Task 3 – Extra channel physics

With the continuous gate length downscaling, the “access” parts (contacts and doped drain/source) have been playing an increasing role in the device performances. They are now representing a significant part of the total resistance and capacitance of the devices, and are therefore limiting both the ON-current and carrier dynamics.

Injection from silicides to silicon and scattering in highly doped regions therefore need special attention but have been little explored up to now. The geometry of the source/drain is also expected to have a strong impact on the contact (spreading) resistance as the lateral dimensions of the channel are reaching the 10 nm range.

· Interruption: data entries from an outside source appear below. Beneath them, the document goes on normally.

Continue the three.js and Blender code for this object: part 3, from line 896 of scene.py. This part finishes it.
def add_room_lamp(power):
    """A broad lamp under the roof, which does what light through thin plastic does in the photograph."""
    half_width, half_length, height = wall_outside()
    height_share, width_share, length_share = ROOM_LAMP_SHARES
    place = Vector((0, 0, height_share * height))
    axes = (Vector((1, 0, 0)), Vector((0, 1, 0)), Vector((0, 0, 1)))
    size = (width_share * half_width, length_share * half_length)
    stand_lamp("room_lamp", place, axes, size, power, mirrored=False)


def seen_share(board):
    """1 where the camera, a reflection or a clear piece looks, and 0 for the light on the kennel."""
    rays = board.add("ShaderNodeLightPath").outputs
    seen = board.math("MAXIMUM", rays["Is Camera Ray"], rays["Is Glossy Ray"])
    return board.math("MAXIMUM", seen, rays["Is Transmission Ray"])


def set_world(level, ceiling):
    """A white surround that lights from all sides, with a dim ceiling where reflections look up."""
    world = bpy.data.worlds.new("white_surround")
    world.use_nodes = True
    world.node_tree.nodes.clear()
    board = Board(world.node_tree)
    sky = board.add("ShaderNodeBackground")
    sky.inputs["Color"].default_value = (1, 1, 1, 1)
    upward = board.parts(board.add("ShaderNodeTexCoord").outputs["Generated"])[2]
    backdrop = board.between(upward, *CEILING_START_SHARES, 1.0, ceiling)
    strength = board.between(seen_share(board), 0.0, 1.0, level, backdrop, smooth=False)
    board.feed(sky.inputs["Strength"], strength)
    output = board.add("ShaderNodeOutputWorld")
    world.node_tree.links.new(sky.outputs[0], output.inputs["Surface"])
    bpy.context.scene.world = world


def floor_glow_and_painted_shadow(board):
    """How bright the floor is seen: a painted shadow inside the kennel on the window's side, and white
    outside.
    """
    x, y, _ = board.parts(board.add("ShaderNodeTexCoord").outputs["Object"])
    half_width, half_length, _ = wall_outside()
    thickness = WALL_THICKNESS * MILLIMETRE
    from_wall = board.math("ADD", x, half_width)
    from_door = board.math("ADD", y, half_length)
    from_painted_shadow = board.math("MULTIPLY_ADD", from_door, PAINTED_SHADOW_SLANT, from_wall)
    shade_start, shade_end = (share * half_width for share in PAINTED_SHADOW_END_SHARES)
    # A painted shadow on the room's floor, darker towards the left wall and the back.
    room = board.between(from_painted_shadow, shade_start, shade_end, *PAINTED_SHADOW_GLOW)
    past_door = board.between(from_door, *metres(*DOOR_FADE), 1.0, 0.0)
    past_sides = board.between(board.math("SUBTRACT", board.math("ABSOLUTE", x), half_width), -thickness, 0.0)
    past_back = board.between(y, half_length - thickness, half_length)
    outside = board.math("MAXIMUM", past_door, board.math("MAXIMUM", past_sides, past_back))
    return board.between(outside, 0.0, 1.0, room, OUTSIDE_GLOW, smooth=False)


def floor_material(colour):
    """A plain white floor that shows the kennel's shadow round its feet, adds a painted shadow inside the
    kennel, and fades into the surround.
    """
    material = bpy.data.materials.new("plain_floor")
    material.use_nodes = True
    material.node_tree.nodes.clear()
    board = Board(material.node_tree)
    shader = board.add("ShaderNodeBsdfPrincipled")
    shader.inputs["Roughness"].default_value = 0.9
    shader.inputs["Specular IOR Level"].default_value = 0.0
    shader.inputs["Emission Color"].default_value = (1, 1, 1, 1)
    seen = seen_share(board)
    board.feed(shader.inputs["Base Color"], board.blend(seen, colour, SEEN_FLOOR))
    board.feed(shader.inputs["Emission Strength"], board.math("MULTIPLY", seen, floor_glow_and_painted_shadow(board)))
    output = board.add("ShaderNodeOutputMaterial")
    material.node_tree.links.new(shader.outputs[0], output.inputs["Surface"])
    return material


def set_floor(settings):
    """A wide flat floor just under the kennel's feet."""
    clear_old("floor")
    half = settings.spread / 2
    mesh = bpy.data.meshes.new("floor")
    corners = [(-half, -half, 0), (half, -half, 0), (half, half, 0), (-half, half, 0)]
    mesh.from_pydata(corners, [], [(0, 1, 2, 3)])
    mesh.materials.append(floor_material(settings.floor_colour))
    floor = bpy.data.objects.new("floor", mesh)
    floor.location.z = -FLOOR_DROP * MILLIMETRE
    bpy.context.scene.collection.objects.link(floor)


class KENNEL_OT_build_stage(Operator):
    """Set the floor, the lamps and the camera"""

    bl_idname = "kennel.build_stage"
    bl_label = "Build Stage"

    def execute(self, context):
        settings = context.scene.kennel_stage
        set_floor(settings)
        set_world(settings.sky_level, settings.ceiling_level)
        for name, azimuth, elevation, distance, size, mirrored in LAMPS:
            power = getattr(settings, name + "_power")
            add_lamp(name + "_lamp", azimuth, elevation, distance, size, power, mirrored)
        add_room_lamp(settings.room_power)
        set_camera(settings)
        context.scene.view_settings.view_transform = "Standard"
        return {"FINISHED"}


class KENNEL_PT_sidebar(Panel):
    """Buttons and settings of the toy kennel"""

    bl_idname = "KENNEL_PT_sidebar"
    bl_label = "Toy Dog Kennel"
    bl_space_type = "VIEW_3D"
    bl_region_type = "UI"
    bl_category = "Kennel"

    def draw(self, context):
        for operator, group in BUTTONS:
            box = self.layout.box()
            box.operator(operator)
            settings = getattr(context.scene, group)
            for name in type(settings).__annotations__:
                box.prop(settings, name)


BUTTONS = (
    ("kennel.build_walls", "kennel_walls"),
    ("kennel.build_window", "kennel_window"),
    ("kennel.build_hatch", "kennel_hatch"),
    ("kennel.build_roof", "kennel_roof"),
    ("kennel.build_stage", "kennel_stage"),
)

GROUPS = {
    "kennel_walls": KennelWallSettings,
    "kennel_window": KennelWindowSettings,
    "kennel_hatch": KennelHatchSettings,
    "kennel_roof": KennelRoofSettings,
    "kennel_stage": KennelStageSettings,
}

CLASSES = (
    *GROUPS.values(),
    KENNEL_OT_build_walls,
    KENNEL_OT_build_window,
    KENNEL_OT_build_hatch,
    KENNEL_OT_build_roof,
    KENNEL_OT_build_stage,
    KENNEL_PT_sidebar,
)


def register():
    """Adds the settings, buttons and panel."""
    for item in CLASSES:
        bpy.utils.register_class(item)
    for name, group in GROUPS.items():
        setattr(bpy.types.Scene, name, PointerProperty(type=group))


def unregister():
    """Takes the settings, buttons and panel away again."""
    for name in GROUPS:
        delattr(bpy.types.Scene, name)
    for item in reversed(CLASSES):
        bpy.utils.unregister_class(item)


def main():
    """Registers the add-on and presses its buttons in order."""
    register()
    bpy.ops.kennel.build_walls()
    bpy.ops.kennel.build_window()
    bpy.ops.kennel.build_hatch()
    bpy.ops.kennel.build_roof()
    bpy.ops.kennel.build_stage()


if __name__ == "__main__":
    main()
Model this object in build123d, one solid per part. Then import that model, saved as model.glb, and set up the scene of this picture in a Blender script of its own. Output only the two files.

Injection from metallic contacts

In general, carriers are injected in the semiconductor device through a complex contact designed to be as ohmic as possible. The last layer of the contact stack, that actually flows carriers inside the (highly doped) semiconductor, is certainly the most critical. It is very often a “silicide”, an alloy between silicon and a metallic element such as NiSi2. The NiSi2/Si interface will therefore serve as a prototype of a metal/semiconductor interface for this project. The quality of this interface and the match between the silicon and silicide band structures are the key elements controlling the resistance of the contact and its nature (ohmic/Schottky).

We will study the injection through a NiSi2/doped silicon interfaces using self-consistent Green’s functions solvers on top of an atomistic tight-binding description of these materials, along the lines. These atomistic solvers  can account for the effects of disorder, which are expected to relax the conditions on parallel momentum conservation at the interface, hence significantly enhancing transmission.

Scattering in highly doped regions

The doped regions between the metal/semiconductor contact and the channel can be a significant part of the total resistance of the devices. The interplay between lateral confinement and impurity bands, the scattering within these regions and the transition with the (lightly doped or even undoped) channel have been little explored.

We will compute the mobility of highly doped (degenerate) silicon nanostructures with self-consistent Green’s functions methods on top of k.p models. In that regime, self-consistent Green’s functions shall provide adequate screening of the impurities. Electron-phonon scattering will also be considered in order to mitigate the disorder-induced localization and get more reliable mobility data.

Optimization of the contact geometry and doping profile

In short channel devices, the channel width and/or height are typically in the 10 nm range and below. The channel therefore makes a pronounced “constriction” with respect to the source and drain access regions. Such a constriction gives rise to a “spreading resistance” which gets larger as the devices get thinner. Also, short channels are much more sensitive to the details of the doping profile that controls carrier density throughout the devices. Contact geometry and doping profiles shape both the current and the capacitances of the devices, which call for a careful analysis and optimization. Here, we will use self-consistent NEGF solvers to address these issues.

We will:

  • Study the dependence of the resistance and capacitance of trigate devices on the geometry of the source/drain to channel constrictions
  • Study the effects of the doping profile on the performances of FDSOI and trigate devices

Study of transient regimes within the NEGF formalism

All NEGF simulations proposed so far are steady state, zero-frequency calculations. Although the switching speed of transistors is mostly limited by parasitic source and drain capacitances today, the “intrinsic” carrier dynamics in the channel and contacts might become an increasingly important limitation as the devices are further scaled down. We will therefore explore options for the modeling of the intrinsic transient dynamics and frequency response of nano-devices within empirical Hamiltonian formalism.